GRIPS Development Forum > Diversifying PRSP > ch2. Global Development Trend and PRSP

"Goals for Development: History, Prospects and Costs"
written by Shantayanan Devarajan, Margaret J. Miller, and Eric V. Swanson
World Bank Discussion Paper No. 2819, April 2002

Main Points:

This paper provides a preliminary estimate of the additional aid required if countries would work vigorously toward meeting the Millennium Development Goals (MDGs). The authors have adopted two approaches in estimating the resource gap.

--> paper "Goals for Development: History, Prospects and Costs" pdf file

Approach 1: estimating the additional resources necessary to increase economic growth so as to reduce income poverty

The following steps are taken to calculate additional aid requirement for halving poverty.

  • use a simple, "two-gap" growth model in which growth depends on the level of investment and the efficiency with which investment is turned into output (ICORs).
  • assume that for a given rate of growth per capita GDP, the rate of poverty reduction depends on the shape of the income distribution and the level of average income relative to the poverty line.
  • estimate the amount of additional investment needed (= ODA for the poorest countries), by calculating the average rate of growth required to reach the income poverty goal in 2015, based on the existing poverty level and income distribution.

Furthermore, to better reflect the factors for aid effectiveness, developing countries are divided into the following groups, and necessary adjustments are made in applying the above growth model.

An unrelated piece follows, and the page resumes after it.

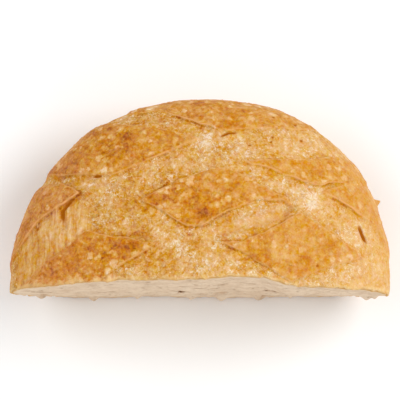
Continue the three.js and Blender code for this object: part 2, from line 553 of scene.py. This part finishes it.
def cut_stray(points, depth):
    """How far the cut strays into the loaf at each point: the knife's wander, torn crumb and its
    frayed edge. It dies out behind the cut."""
    x, y, z = points.T
    places, strays = zip(*KNIFE)
    knife = np.interp(x, places, strays) * smooth_step(z, 4, 46)
    flat = points * [1, 0, 1]
    knife = knife + 0.55 * rough(flat, 30, 2, 60)
    crumb = 0.5 * rough(flat, 7, 3, 61, gain=0.75)
    for tag_x, tag_z, size in CRUMB_TAGS:
        crumb = crumb - size * np.exp(-((x - tag_x) ** 2 + (z - tag_z) ** 2) / size**2)
    on_cut = 1 - smooth_step(y, 0.2, 3)
    fray = 1.3 * rough(flat, 3.6, 2, 63) * (1 - smooth_step(depth, 0.5, 3.5)) * smooth_step(z, 2, 8)
    return knife * (1 - smooth_step(y, 0, 14)) + (crumb + fray) * on_cut


def mould(points):
    """Moves the smooth loaf's vertices to the real crust and cut, and returns them with what the
    material needs to know about each."""
    depth, out = crust_depth(points)
    relief, layout = crust_relief(points, on_map(points))
    hold = (1 - smooth_step(depth, 1.5, 13)) * smooth_step(points[:, 2], 0, 10)
    moved = points + out * (relief * hold)[:, None]

    _, y, z = points.T
    moved[:, 1] += cut_stray(points, depth)
    base = 1 - smooth_step(z, 0.1, 1.2)
    moved[:, 2] += base * 0.35 * np.clip(rough(points, 6, 3, 62), 0, 1)
    moved[:, 2] = np.maximum(moved[:, 2], 0)
    layout["depth"] = np.minimum(depth, z)
    layout["height"] = z
    layout["behind"] = y
    return moved, layout


# ---------------------------------------------------------------- mesh


def make_loaf():
    """The loaf as one mesh, in metres and set on the CAD piece, with its layout as attributes."""
    points, quads = raw_loaf()
    moved, layout = mould(points)
    shift = np.array([LOW[0] - points[:, 0].min(), LOW[1], 0])
    mesh = bpy.data.meshes.new("sourdough_half_loaf")
    mesh.from_pydata([], [], [])
    mesh.vertices.add(len(moved))
    mesh.vertices.foreach_set("co", ((moved + shift) * MM).astype(np.float32).ravel())
    mesh.loops.add(quads.size)
    mesh.loops.foreach_set("vertex_index", quads.astype(np.int32).ravel())
    mesh.polygons.add(len(quads))
    mesh.polygons.foreach_set("loop_start", np.arange(0, quads.size, 4, dtype=np.int32))
    mesh.update(calc_edges=True)
    mesh.validate()
    mesh.shade_smooth()
    for name, values in layout.items():
        column = mesh.attributes.new(name, "FLOAT", "POINT")
        column.data.foreach_set("value", values.astype(np.float32))
    loaf = bpy.data.objects.new("sourdough_half_loaf", mesh)
    bpy.context.scene.collection.objects.link(loaf)
    return loaf


# ---------------------------------------------------------------- studio, in metres

FLOOR_REACH = 6.0
FLOOR_WHITE = (0.97, 0.97, 0.97, 1)
WORLD_STRENGTH = 0.5
LIGHT_AIM = (0, 0, 0.05)
# Soft discs of light, as (name, place, disc size, watts)
LIGHTS = [
    ("key", (1.15, 0.35, 1.2), 1.1, 17),
    ("fill", (-1.2, 0.4, 1.0), 1.2, 9),
    ("front", (0, -1.7, 0.9), 1.2, 8),
]
CAMERA_TILT = 82.3  # degrees above level
CAMERA_DISTANCE = 2.4
CAMERA_LENS = 340
AIM_BEHIND_CUT = 57.2 * MM
AIM_HEIGHT = 0.045


def make_floor():
    """A plain pale floor under the loaf."""
    reach = FLOOR_REACH
    mesh = bpy.data.meshes.new("floor")
    corners = [(-reach, -reach, 0), (reach, -reach, 0), (reach, reach, 0), (-reach, reach, 0)]
    mesh.from_pydata(corners, [], [(0, 1, 2, 3)])
    floor = bpy.data.objects.new("floor", mesh)
    bpy.context.scene.collection.objects.link(floor)
    material = bpy.data.materials.new("floor")
    material.use_nodes = True
    shader = material.node_tree.nodes["Principled BSDF"]
    shader.inputs["Base Color"].default_value = FLOOR_WHITE
    shader.inputs["Roughness"].default_value = 0.9
    mesh.materials.append(material)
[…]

  • Group I: 86 countries where additional aid has little impact on poverty reduction (aid has little effect on growth rates, for being "on track" with the current resources etc.);
  • Group II (primarily low-income countries): 65 countries which are unlikely to achieve the MDGs without aid. This group can be further divided into: (i) countries with good policies and (ii) countries with poor policies.

It is estimated that incremental costs of achieving this goal to be in the range of $54-$62 billion.

Approach 2: estimating the cost of meeting specific goals in education, health and environment

The authors acknowledge the difficulty in calculating the cost of attaining the social goals, due to the interdependent nature of these goals and a danger of double-counting. (For example, child mortality reduction is significantly achieved by increasing the number of mothers with primary education.) Thus, the paper has made use of existing estimates of some of the individual goals, some of which are based on country-level analysis and judged relatively reliable. Moreover, the following steps are taken.

  • In education, a unit cost approach has been used to estimate the cost of attaining universal primary education by 2015. Also, the cost of meeting the 2005 gender equality target in secondary education is calculated by assuming constant average costs for enrollment and then increasing the numbers of girls in school so that the ratio of girls to boys would be 1:1: by 2005.
  • In health, critical inputs for selected health interventions are identified and costed including: (i) rehydration therapy, vaccinations and promotion of breast feeding (for infant mortality reduction); (ii) prophylaxis treatments for pregnant women and mosquitoes (for malaria control); (iii) DOTS program (for tuberculosis control); (iv) the costs of prevention and treatment campaigns (for AIDS control).

These estimates yield a rough breakdown of the additional costs of achieving the social goals as follows:


$10-$30 billion

Health $20-$25 billion
Environment $5-$21 billion


$35-$76 billion

In conclusion, the paper states that because the estimate using the two approaches are in the same range, there is some reason to think that an increase in foreign aid of an amount equal to current foreign aid ($57 billion) is about the right order of magnitude for achieving the development goals.

Comments (by GRIPS Development Forum)

This paper was prepared at the request by Bank senior management to calculate the World Bank's estimates of costing the MDGs. We consider that while this is a timely effort, the paper needs more careful examination, particularly on the appropriateness of its underlying assumptions. At least, the following issues should be further analyzed.

  • The paper is based on two approaches, which are quite different in their assumptions of poverty reduction mechanisms as well as their policy implications. To reduce poverty, the first approach supports the policy measures to promote broad-based growth (investment-growth-poverty reduction), while the second approach supports the pro-poor targeting measures. The paper does not explain clearly the relationship between the two different approaches.
  • Neither is it clear why additional resource requirement must entirely come from ODA. Mobilization of private investment and domestic savings should also play an important role and be promoted.
  • The paper appears to be optimistic about the absorptive capacity of aid recipients, when aid is doubled.
  • This paper does not address alternative ways of allocating resources to attain the MDGs. Although the estimate assumes country-based poverty reduction efforts, it may be more efficient to geographically concentrate resources on those countries where the absolute number of the poor is significant (e.g., China, India).

Note: The comments are based on our interview with one of the authors in May 2002.